This guide breaks down star and snowflake schemas — two common ways to organize data in warehouses. You’ll learn how they work, how they’re different, and when to use each to fit your data needs.
Jan 19, 2025  · 20 min read

If you work with data warehouses, you know how important it is to structure data in a way that’s efficient and easy to handle. But have you ever thought about which database schema best suits your needs? There are two major frameworks that you can use for this: the star schema and the snowflake schema.

The star schema is simple and fast — ideal when you need to extract data for analysis quickly. On the other hand, the snowflake schema is more detailed. It prioritizes storage efficiency and managing complex data relationships. 

In this article, I’ll walk you through the structures of these schemas, highlight their differences, and break down their advantages. By the end, you’ll know where each schema suits and how to decide which is best for your data projects.

What is a Star Schema?

A star schema is a way to organize data in a database, especially in data warehouses, to make it easier and faster to analyze. At the center, there's a main table called the fact table, which holds measurable data like sales or revenue. Around it are dimension tables, which add details like product names, customer info, or dates. This layout forms a star-like shape.

Star schema layout.

Star schema layout. Image by Author.

Let’s look at the key features of the star schema:

  • Single-level dimension tables: The dimension tables connect directly to the fact table without extra layers. Each table focuses on one area, like products, regions, or time, making it simple to use.
  • Denormalized design: In a star schema, related data is stored together in one table using a denormalized approach. For example, a product table may include the product ID, name, and category in the same place. While this may mean some data repetition, it processes queries faster.
  • Common in data warehousing: The star schema is used for quick analysis. It can easily filter or calculate totals, so it’s likely a good choice for data warehouses where fast insights are required.

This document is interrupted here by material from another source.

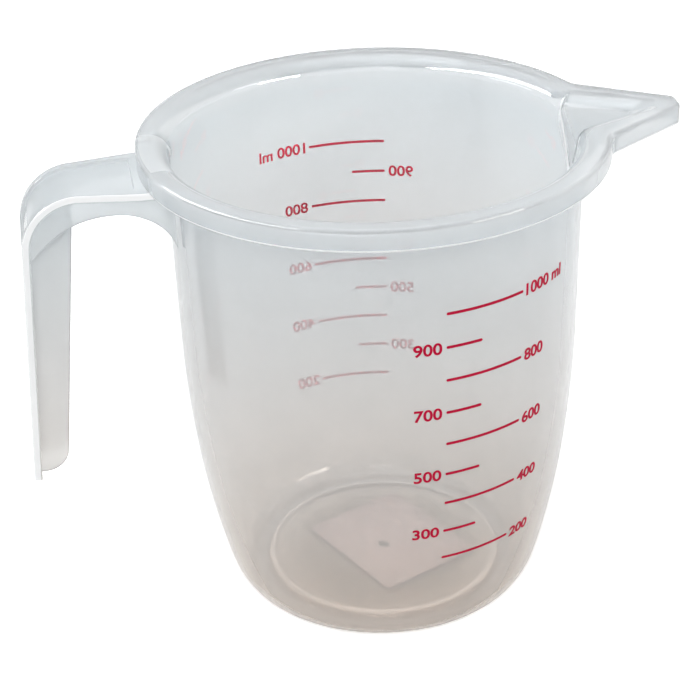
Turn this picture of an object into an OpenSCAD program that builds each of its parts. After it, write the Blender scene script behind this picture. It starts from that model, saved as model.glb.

Let’s understand this with a simple star schema diagram. The fact table Sales is in the center. It holds the numeric data you want to analyze, like sales or profits. Connected to it are dimension tables with descriptive details, such as product names, customer location, or dates:

Real world example of star schema.

Sample star schema. Image by Author. 

Here’s a simple SQL example for setting up a star schema with a Sales fact table and dimension tables for Product, Customer, and Date:

-- Fact table
CREATE TABLE Sales (
    Sales_ID INT PRIMARY KEY,
    Product_ID INT,
    Customer_ID INT,
    Date_ID INT,
    Sales_Amount DECIMAL(10, 2),
    FOREIGN KEY (Product_ID) REFERENCES Product(Product_ID),
    FOREIGN KEY (Customer_ID) REFERENCES Customer(Customer_ID),
    FOREIGN KEY (Date_ID) REFERENCES Date(Date_ID)
);

-- Dimension table: Product
CREATE TABLE Product (
    Product_ID INT PRIMARY KEY,
    Product_Name VARCHAR(100),
    Category VARCHAR(50)
);

-- Dimension table: Customer
CREATE TABLE Customer (
    Customer_ID INT PRIMARY KEY,
    Customer_Name VARCHAR(100),
    Location VARCHAR(50)
);

-- Dimension table: Date
CREATE TABLE Date (
    Date_ID INT PRIMARY KEY,
    Date DATE,
    Year INT,
    Month VARCHAR(20)
);

This layout speeds up queries because there are no complex joins. For example, the following query retrieves total sales grouped by customer location, leveraging the simple joins of the star schema:

SELECT c.Location, SUM(s.Sales_Amount) AS TotalSales
FROM Sales s
JOIN Customer c ON s.Customer_ID = c.Customer_ID
GROUP BY c.Location;

However, you would have to accept some data redundancy since the dimension tables may contain repeated information.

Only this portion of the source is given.